Personne non plus ne saurait se faire une idée des conditions dans lesquelles cette guerre se poursuit. J'ai vu un peu ce qui se passe sur la ligne de feu. Pourtant, je ne suis pas en mesure, je le sens, de me rendre compte de l'horreur de la vie des tranchées, bien que je sois certainement mieux en état de le faire que ceux qui n'ont pas eu l'occasion d'en approcher aussi près que moi. Or, je rapporte un message de la part de nos soldats à la population canadienne: c'est qu'ils ont besoin de notre aide; il faut leur donner notre appui, notre encouragement; il faut leur expédier des renforts. Des milliers de nos soldats ont payé de leur vie la liberté et le salut du Canada. Indépendamment de toutes les autres considérations, la simple reconnaissance devrait grouper derrière eux toutes les forces vives de la nation. Pour moi, j'ai pris l'engagement solennel que notre assistance ne leur fera pas défaut. Or, je me trouverais indigne de la responsabilité qui repose sur mes épaules, si je ne remplissais la promesse solennelle que je leur ai donnée. Je rapporte donc au pays un message de nos soldats qui sont sur la ligne de feu, mais j'en rapporte un aussi de la part des blessés dans les hôpitaux, de ceux qui sont sortis de la bataille mutilés pour la vie. J'ai vu l'un de ces héros qui a eu les jambes amputées jusqu'aux hanches et qui est aussi gai et aussi confiant en l'avenir qu'aucun de ceux qui m'écoutent en ce moment.

Cependant, n'y a-t-il pas encore un autre message qui nous est adressé ? Est-ce que ceux qui sont morts, est-ce que ceux qui sont tombés sur les champs de bataille de France et de Belgique, est-ce que ceux qui ont généreusement sacrifié leur existence, afin que le Canada vive, ne nous crient pas que leur sacrifice ne doit pas être vain ?

Il était de mon devoir de peser toutes ces considérations et j'y ai consacré mon attention la plus sérieuse. La responsabilité que j'assume, je m'en rends parfaitement compte, est des plus graves; mais je ne m'y déroberai pas.

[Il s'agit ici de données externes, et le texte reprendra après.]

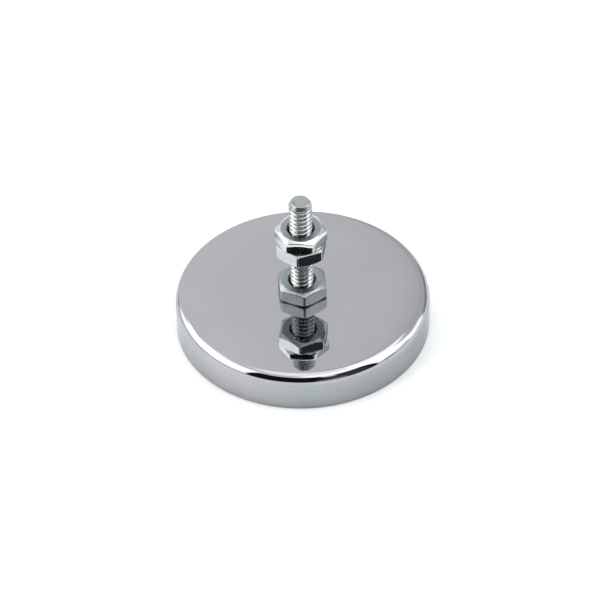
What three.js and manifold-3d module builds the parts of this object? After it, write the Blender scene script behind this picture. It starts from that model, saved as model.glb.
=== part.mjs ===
// Round-base pot magnet with a threaded bolt and three hex nuts.
// Units are millimetres. +Z runs up the bolt. The origin is the centre of the magnetic face,
// which the magnet rests on and pulls from.
import * as THREE from 'three';
import { mergeVertices } from 'three/addons/utils/BufferGeometryUtils.js';
import Module from 'manifold-3d';

// Steel cup, drawn from sheet, open side down
const CUP_RADIUS = 25.9;
const CUP_HEIGHT = 8.5;
const SHEET = 1.3;
const CUP_EDGE_RADIUS = 1.85;
const CUP_CORNER_INSIDE = 0.7;
const CUP_LIP_RADIUS = 0.3;
const CUP_HOLE_RADIUS = 2.55;
const NUT_SEAT_RADIUS = 6.5; // the part of the flat top that the base nut covers
const CROWN_START = 17; // the top is flat inside this radius and falls away slightly outside it
const CROWN_RADIUS = 333;

// What the cup holds
const BED_THICKNESS = 0.3;
const MAGNET_BORE_RADIUS = 11;
const MAGNET_RADIUS = 23.4;
const MAGNET_CHAMFER = 0.3;
const POTTING_RECESS = 0.5; // how far the potting stays behind the magnetic face
const BED_SETBACK = 0.4;

// Machine screw, number 10 with 24 threads to the inch, one inch long under its head
const PITCH = 25.4 / 24;
const BOLT_LENGTH = 25.4;
const CREST_RADIUS = 2.375;
const ROOT_RADIUS = 1.77;
const NECK_RADIUS = 2.0;
const NECK_LENGTH = 0.8;
const TIP_RADIUS = 1.68;
const HEAD_RADIUS = 4.65;
const HEAD_HEIGHT = 3.2;
const HEAD_EDGE_RADIUS = 1.5;
const RECESS_SPAN = 5.6;
const RECESS_WIDTH = 1.2;
const RECESS_DEPTH = 2.2;
const RECESS_TAPER = 0.55; // size of the recess floor over the size of its mouth

// Hex nuts, three eighths of an inch across flats and about one eighth thick
const NUT_FLATS = 9.45;
const NUT_THICKNESS = 3.25;
const NUT_FACE_RADIUS = 4.2;
const NUT_CHAMFER_SLOPE = Math.tan(THREE.MathUtils.degToRad(30));
const NUT_BORE_RADIUS = 2.45;
const NUT_COUNTERSINK_RADIUS = 2.75;
const LOWER_JAM_HEIGHT = 10.5; // its lower face above the top of the cup

// Each nut's turn about the bolt, in degrees, from a corner pointing along -Y
const BASE_NUT_TURN = 4.5;
const LOWER_JAM_TURN = -9.5;
const UPPER_JAM_TURN = 24.3;

// Smoothness
const ROUND = 64;
const FINE_ROUND = 40;
const THREAD_ROUND = 20;
const ARC_STEPS = 5;

// Heights worked out from the above
const CUP_CEILING = CUP_HEIGHT - SHEET;
const MAGNET_TOP = CUP_CEILING - BED_THICKNESS;
const CUP_BORE_RADIUS = CUP_RADIUS - SHEET;
const BOLT_TIP = CUP_CEILING + BOLT_LENGTH;

const wasm = await Module();
wasm.setup();

// Turns a closed geometry into a solid that can be joined and cut
function toSolid(geometry) {
  const bare = geometry.clone();
  bare.deleteAttribute('normal');
  bare.deleteAttribute('uv');
  const welded = mergeVertices(bare, 1e-5);
  const vertProperties = new Float32Array(welded.attributes.position.array);
  const triVerts = new Uint32Array(welded.index.array);
  return new wasm.Manifold(new wasm.Mesh({ numProp: 3, vertProperties, triVerts }));
}

function toGeometry(solid) {
  const mesh = solid.getMesh();
  const geometry = new THREE.BufferGeometry();
  geometry.setAttribute('position', new THREE.BufferAttribute(mesh.vertProperties, 3));
  geometry.setIndex(new THREE.BufferAttribute(mesh.triVerts, 1));
  geometry.computeVertexNormals();
  return geometry;
}

// Points along an arc in the (radius, height) half-plane; angles in degrees
function arc(centreR, centreZ, radius, from, to, steps = ARC_STEPS) {
  const points = [];
  for (let i = 0; i <= steps; i += 1) {
    const angle = THREE.MathUtils.degToRad(from + ((to - from) * i) / steps);
    points.push([centreR + radius * Math.cos(angle), centreZ + radius * Math.sin(angle)]);
  }
  return points;
}

// Turns a profile of [radius, height] points about +Z. A profile that doesn't start and end
// on the axis is closed on itself. Points run anticlockwise in the (radius, height) half-plane.
function turned(profile, segments = ROUND) {
  const onAxis = profile[0][0] === 0 && profile[profile.length - 1][0] === 0;
  const outline = onAxis ? profile : [...profile, profile[0]];
  const points = outline.map(([r, z]) => new THREE.Vector2(r, z));
  return new THREE.LatheGeometry(points, segments).rotateX(Math.PI / 2);
}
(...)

En conséquence, le devoir m'incombe d'annoncer au Parlement que le Gouvernement déposera bientôt un projet de loi destiné à organiser le service obligatoire par classes pour lever les renforts jugés nécessaires afin de maintenir les effectifs de l'armée canadienne au front et lui conserver son rang de troupe de combat de premier ordre dans les forces militaires de l'empire. Le nombre de nouvelles recrues nécessaires ne saurait être de moins de 50,000 et il s'élèvera peut-être à 100,000. Ce projet de loi est en partie élaboré, de sorte que le Parlement en sera saisi aussitôt que les circonstances le permettront.

Lorsque le texte de la proposition sera soumis à la Chambre, j'espère que tous les membres du Parlement l'accepteront en songeant à la grandeur de la cause qui est en jeu dans le conflit actuel, en tenant compte de l'énormité des sacrifices que nous avons déjà faits, du but pour lequel nous avons consenti à ces sacrifices et de notre ferme détermination de faire jusqu'au bout tout notre devoir, quel qu'il puisse être, dans cette guerre mondiale.